Once Guy Lafleur retired we watched a lot Leafs hockey. The Leafs of the 1980s, as we well know, were not very good. We hoped to see them play Gretzky's Oilers every Saturday night, but of course that didn't happen. But regardless who they played we watched.

Like many kids of our generation we were enthralled by the voice of the Leafs PA announcer. It was so monotone, so, dare I say, almost boring that it fascinated us. This unknown man was the voice of the Leafs. The voice of the Maple Leaf Gardens. For all us, he was the voice of hockey. No matter how piercing it was.

Every time we scored a goal while playing hockey on the street or in the basement, or on the table top game and especially in my daydreams, that voice would enter into my world time and time again. It was the voice of our imagination.

"Goal scored by #9 Joe Pelletier. Assist to #99 Wayne Gretzky and #7 Greg Terrion. Time of the goal, 6:25." Gretzky always had the first assist. If I had a second assist, I gave it to some obscure Leafs player. It seemed like the right thing to do.

It was not until years later that I finally was able to put a name to the voice. And just recently I was able to put a face to the name and the voice. Paul Morris is given a short profile in Graig Abel and Lance Hornby's new book, Welcome To Maple Leaf Gardens.

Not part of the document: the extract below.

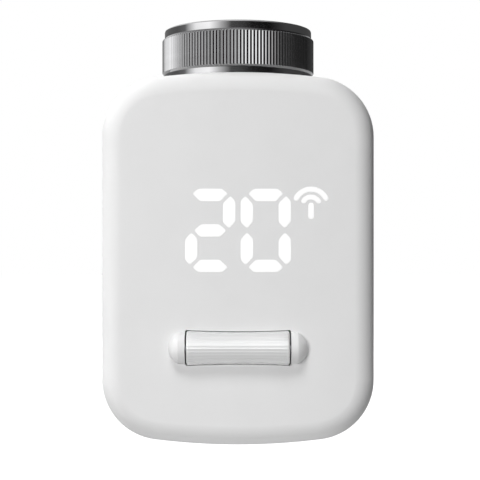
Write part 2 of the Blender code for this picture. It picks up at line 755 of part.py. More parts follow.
def build():
    clear_scene()
    shell_white = finish("shell_white", (0.80, 0.80, 0.80), 0.38)
    roller_silver = finish("roller_silver", (0.78, 0.78, 0.78), 0.3, 0.6)
    black_nickel = finish("black_nickel", (0.23, 0.23, 0.24), 0.22, 1.0)
    inner_grey = finish("inner_grey", (0.33, 0.34, 0.35), 0.55)
    gear_white = finish("gear_white", (0.70, 0.69, 0.62), 0.45)
    brass = finish("brass", (0.72, 0.55, 0.25), 0.3, 1.0)
    steel = finish("steel", (0.56, 0.57, 0.58), 0.3, 1.0)
    board_green = finish("board_green", (0.03, 0.18, 0.08), 0.45)
    chip_black = finish("chip_black", (0.03, 0.03, 0.03), 0.5)
    cell_wrap = finish("cell_wrap", (0.07, 0.16, 0.32), 0.3)
    milk_white = finish("milk_white", (0.9, 0.9, 0.9), 0.4)

    case = body_empty("case_body", (0, 0, 0))
    nut = body_empty("union_nut_axis", (0, 0, 0))
    cover = body_empty("battery_cover_body", (0, BACK_Y, CASE_CENTRE_Z))
    plunger_body = body_empty("plunger_axis", (0, 0, PLUNGER_TIP_Z))
    drive = body_empty("drive_gear_axis", (0, 0, 0))
    second = body_empty("second_gear_axis", SECOND_CENTRE)
    first = body_empty("first_gear_axis", FIRST_CENTRE)
    motor = body_empty("motor_pinion_axis", MOTOR_CENTRE)
    carrier = body_empty("roller_carrier_body", (0, ROLLER_Y, ROLLER_Z))
    roller = body_empty("thumb_roller_axis", (0, ROLLER_Y, ROLLER_Z))

    solid("front_shell", front_shell(), shell_white, case)
    solid("battery_cover", battery_cover(), shell_white, cover)
    solid("battery_tray", battery_tray(), inner_grey, case)
    for i, (x, z) in enumerate(POST_PLACES):
        place = (x, 0, z + CASE_CENTRE_Z)
        shape = screw(7.5, 1.9, 0.8, 18.85, place, "Y")
        solid(f"tray_screw_{i + 1}", shape, steel, case, place)

    solid("union_nut", union_nut(), black_nickel, nut)
    solid("valve_coupling", valve_coupling(), brass, case)
    for i, (x, y) in enumerate(SCREW_PLACES):
        shape = screw(6.6, 1.7, 0.75, -14.6, (x, y, 0))
        solid(f"coupling_screw_{i + 1}", shape, steel, case, (x, y, 0))
    solid("plunger", plunger(), gear_white, plunger_body)

    solid("gearbox_base", gearbox_base(), inner_grey, case)
    solid("gearbox_cover", gearbox_cover(), inner_grey, case)
    solid("drive_gear", drive_gear(), gear_white, drive)
    washer = turned(((2.4, -25.2), (3.3, -25.2), (3.3, -24.9), (2.4, -24.9)), 24, capped=False)
    solid("thrust_washer", washer, steel, case)
    solid("second_gear", second_gear(), gear_white, second)
    solid("first_gear", first_gear(), gear_white, first)
    solid("second_gear_pin", rod(PIN_RADIUS, -25.4, -17.8, SECOND_CENTRE, steps=12), steel, case, SECOND_CENTRE)
    solid("first_gear_pin", rod(PIN_RADIUS, -28.9, -22.6, FIRST_CENTRE, steps=12), steel, case, FIRST_CENTRE)
    solid("motor_pinion", motor_pinion(), brass, motor)
    solid("motor_gearhead", motor_gearhead(), steel, case, MOTOR_CENTRE)
    solid("motor_can", motor_can(), steel, case, MOTOR_CENTRE)

    for side, name in ((-1, "left"), (1, "right")):
        place = (side * CELL_X, CELL_Y, 0)
        solid(f"battery_{name}", cell(side), cell_wrap, case, place)
        solid(f"contact_plate_{name}", contact_plate(side), steel, case, place)
        solid(f"contact_spring_{name}", contact_spring(side), steel, case, place)
    solid("contact_bridge", contact_bridge(), steel, case)

    solid("thumb_roller", thumb_roller(), roller_silver, roller)
    solid("roller_core", roller_core(), chip_black, roller)
    solid("roller_magnet", roller_magnet(), steel, roller)
    axle = rod(AXLE_RADIUS, -13.6, 13.6, (0, ROLLER_Y, ROLLER_Z), "X", 16)
    solid("roller_axle", axle, steel, carrier)
    solid("roller_carrier", roller_carrier(), inner_grey, carrier)
    button = rod(0.8, -19.7, -19.1, (0, 0, ROLLER_Z), "Y", 12)
    solid("switch_button", button, chip_black, carrier)
    switch = box((-3, -19.4, ROLLER_Z - 1.7), (3, -18.1, ROLLER_Z + 1.7))
    switch = cut(switch, rod(1.1, -21, -18.6, (0, 0, ROLLER_Z), "Y", 12))
    solid("push_switch", switch, chip_black, case)

    solid("display_diffuser", box(
        (-12.6, -23.75, DIGIT_LOW_Z - 1.2), (19.9, -23.35, DIGIT_LOW_Z + 19.4)
    ), milk_white, case)
    solid("display_light_box", display_light_box(), chip_black, case)
    solid("led_array", led_array(), board_green, case)
    solid("main_board", main_board(), board_green, case)
    for i, (x, z) in enumerate(BOARD_POST_PLACES):
        place = (x, 0, z + CASE_CENTRE_Z)
        shape = screw(5.6, 1.6, 0.65, BOARD_BACK_Y + GAP, place, "Y")
        solid(f"board_screw_{i + 1}", shape, steel, case, place)
    solid("radio_module", radio_module(), steel, case)
    sensor_z = CASE_CENTRE_Z - 33.2
    hall_chip = box((7.9, -18.9, ROLLER_Z - 1.2), (10.6, -18.1, ROLLER_Z + 1.2))
    solid("hall_sensor", hall_chip, chip_black, case)
    sensor = box((7.2, -18.9, sensor_z - 0.8), (8.8, -18.1, sensor_z + 0.8))
    solid("temperature_sensor", sensor, chip_black, case)


build()
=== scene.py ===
"""The looks of an electronic thermostatic radiator valve head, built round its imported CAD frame.

Sizes are in millimetres until a Draft turns them to metres. The frame is the CAD's: +Z points out of the
union nut, the display faces -Y, and the origin is the centre of the valve seat.
"""

import logging
import math
from collections.abc import Callable, Iterable
from dataclasses import dataclass
from enum import Enum

import bmesh
import bpy
from bpy.types import Material, Node, NodeSocket, NodeTree, Object
from mathutils import Matrix, Vector


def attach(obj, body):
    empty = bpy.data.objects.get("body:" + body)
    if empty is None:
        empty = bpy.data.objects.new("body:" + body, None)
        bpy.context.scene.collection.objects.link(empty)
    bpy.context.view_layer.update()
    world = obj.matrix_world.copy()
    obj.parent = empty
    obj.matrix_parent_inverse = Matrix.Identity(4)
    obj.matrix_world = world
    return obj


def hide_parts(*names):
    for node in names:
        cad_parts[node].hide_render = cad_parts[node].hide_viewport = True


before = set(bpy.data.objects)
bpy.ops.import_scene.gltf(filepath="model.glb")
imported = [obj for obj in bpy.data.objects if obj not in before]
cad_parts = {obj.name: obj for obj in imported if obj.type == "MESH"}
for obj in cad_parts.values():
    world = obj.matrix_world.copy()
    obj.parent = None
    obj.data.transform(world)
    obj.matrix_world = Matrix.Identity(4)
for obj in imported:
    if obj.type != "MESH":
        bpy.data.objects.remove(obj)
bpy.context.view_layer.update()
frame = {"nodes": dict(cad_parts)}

LOG = logging.getLogger("valve_head")
MM = 0.001
WELD = 2e-6

Point = tuple[float, float, float]
Profile = list[tuple[float, float]]


class Axis(Enum):
    """The directions that arcs are swept about."""

    X = (1.0, 0.0, 0.0)
    Y = (0.0, 1.0, 0.0)
    Z = (0.0, 0.0, 1.0)


class Carve(Enum):
    """How a tool's shape changes a piece."""

    CUT = "DIFFERENCE"
    JOIN = "UNION"


class Grain(Enum):
    """The texture that a surface's making leaves on it."""

    SPARKED = "an even fine grain from a spark-eroded mould"
    LATHED = "fine rings from turning about the part's own axis"
    DRAWN = "fine lines along one direction, from rolling or brushing"
    PRINTED = "copper tracks under a solder mask"


# Drawing


def select_only(piece: Object) -> None:
    """Deselects everything else and makes the piece active."""
    bpy.ops.object.select_all(action="DESELECT")
    piece.select_set(True)
    bpy.context.view_layer.objects.active = piece


class Draft:
    """A mesh drawn with the edit tools from one vertex, in millimetres, in place.

    After each stroke the newest vertex, edge or profile is the one selected, so strokes follow on.
    """

    def __init__(self, name: str, start: Point) -> None:
        """Starts a piece as one vertex.

        Args:
            name: The piece's name.
            start: Where its first vertex is.
        """
        bpy.ops.object.select_all(action="DESELECT")
        bpy.ops.mesh.primitive_plane_add(size=MM)
        self.piece = bpy.context.object
        self.piece.name = name
        self.at = Vector(start)
        bpy.ops.object.mode_set(mode="EDIT")
        bpy.ops.mesh.merge(type="CENTER")
        bpy.ops.transform.translate(value=self.at * MM)

    def line(self, *points: Point) -> "Draft":
        """Draws straight lines from the last vertex through points, and returns the draft."""
        for point in points:
            self.push(Vector(point) - self.at)
            self.at = Vector(point)
        return self

    def arc(self, centre: Point, degrees: float, steps: int, axis: Axis = Axis.Z) -> "Draft":
        """Draws an arc from the last vertex.

        Args:
            centre: The arc's centre.
            degrees: How far it turns about the axis, right-handed.
            steps: The number of straight parts.
            axis: The direction that it turns about.

        Returns:
            The draft.
        """
        self.spin(centre, degrees, steps, axis)
        turn = Matrix.Rotation(math.radians(degrees), 3, Vector(axis.value))
        self.at = Vector(centre) + turn @ (self.at - Vector(centre))
        return self

    def push(self, offset: Iterable[float]) -> None:
        """Extrudes what is selected by an offset."""
        step = Vector(offset) * MM
        bpy.ops.mesh.extrude_region_move(TRANSFORM_OT_translate={"value": step})

    def spin(
        self, centre: Point, degrees: float, steps: int, axis: Axis = Axis.Z, copies: bool = False
    ) -> None:
        """Sweeps, or with copies repeats, what is selected about an axis.

        Args:
            centre: A point on the axis.
            degrees: The whole turn, right-handed.
            steps: The number of parts or copies.
            axis: The direction that it turns about.
            copies: Whether to repeat the selection and not to join it up.
        """
        # The spin tool turns left-handed.
        angle, middle = -math.radians(degrees), Vector(centre) * MM
        bpy.ops.mesh.spin(steps=steps, dupli=copies, angle=angle, center=middle, axis=axis.value)

    def whole(self) -> None:
        """Selects all of the mesh."""
        bpy.ops.mesh.select_all(action="SELECT")

    def pick(self, test: Callable[[Vector], bool], open_only: bool = False) -> None:
        """Selects the vertices that pass a test, with the edges and faces between them.

        Args:
            test: Says whether a vertex, given by its place, is wanted.
            open_only: Whether to take only vertices on an open edge.
        """
        bpy.ops.mesh.select_all(action="DESELECT")
        bpy.ops.mesh.select_mode(type="VERT")
        mesh = bmesh.from_edit_mesh(self.piece.data)
        for vertex in mesh.verts:
            if test(vertex.co / MM) and (vertex.is_boundary or not open_only):
                vertex.select = True
        mesh.select_flush(True)
        bmesh.update_edit_mesh(self.piece.data)

    def weld(self) -> None:
        """Merges vertices that meet, and selects all of the mesh."""
        self.whole()
        bpy.ops.mesh.remove_doubles(threshold=WELD)

    def cap(self, test: Callable[[Vector], bool]) -> None:
        """Fills the open loop whose vertices pass a test with one face."""
        self.pick(test, open_only=True)
        bpy.ops.mesh.edge_face_add()

    def stretch(self, factors: Point, centre: Point) -> None:
        """Scales what is selected about a point."""
        bpy.ops.transform.resize(value=factors, center_override=Vector(centre) * MM)

    def plate(self, offset: Point) -> Object:
        """Fills the closed outline that was drawn, gives it a thickness, and finishes the piece.

        Args:
            offset: The way and distance from the outline's face to the other one.

        Returns:
            The finished piece.
        """
        self.weld()
        bpy.ops.mesh.edge_face_add()
        self.push(offset)
        return self.done()

    def done(self, smooth_below: float = 30.0) -> Object:
        """Welds the mesh, points its faces outwards and shades it.

        Args:
            smooth_below: The angle between faces, in degrees, under which an edge is shaded smooth.

        Returns:
            The finished piece, in object mode.
        """
        self.weld()
        bpy.ops.mesh.normals_make_consistent(inside=False)
        bpy.ops.object.mode_set(mode="OBJECT")
        shade(self.piece, smooth_below)
        return self.piece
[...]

Here's what I learned about Morris:
  • Morris' first game was October 14th, 1961. He was a last minute fill-in when regular announcer Red Barber failed to show up for work. Morris worked the next 1561 games for the Leafs, retiring 38 years later.
  • Morris' father, Doug, also has quite the connection to Maple Leaf Gardens. He was the grand ol' dame's first building superintendent. His biggest innovation was the four sided clock.
  • Maple Leaf Gardens was the first NHL building to have a digital model score clock hanging above center ice. The clock - which featured 40,000 light bulbs - was installed in 1983. Known as the Dominion Clock it was built with a helping hand from Paul Morris. 

Be sure to check out Welcome To Maple Leaf Gardens at my sister site, Hockey Book


Al Kawamoto said…
yes, I also grew up listening to him--took me years to find out what he looked like---told it plain and simple---scores, assists time--nothing fancy
Lex Luthor said…
Dude deserved to call another Stanley Cup Final. Imagine an overtime goal to win the Cup: "Toronto goal scored by number 17, Wendel Clark. Assist by number 93, Doug Gilmour and number 14, Dave Andreychuk. Time 13:45. Wendel Clark, from Doug Gilmour and Dave Andreychuk. Time 13:45. The Toronto Maple Leafs have won have won the Stanley Cup."

Of course no one would hear him from cheering so loud. Then again, he might've broke character and went fanboy at that point. But he was always the consummate professional. Andy Frost is good for today's NHL where you need to keep the crowd's energy up, but Leaf fans were louder and more engaged back in the day, so Morris could do his straight man thing.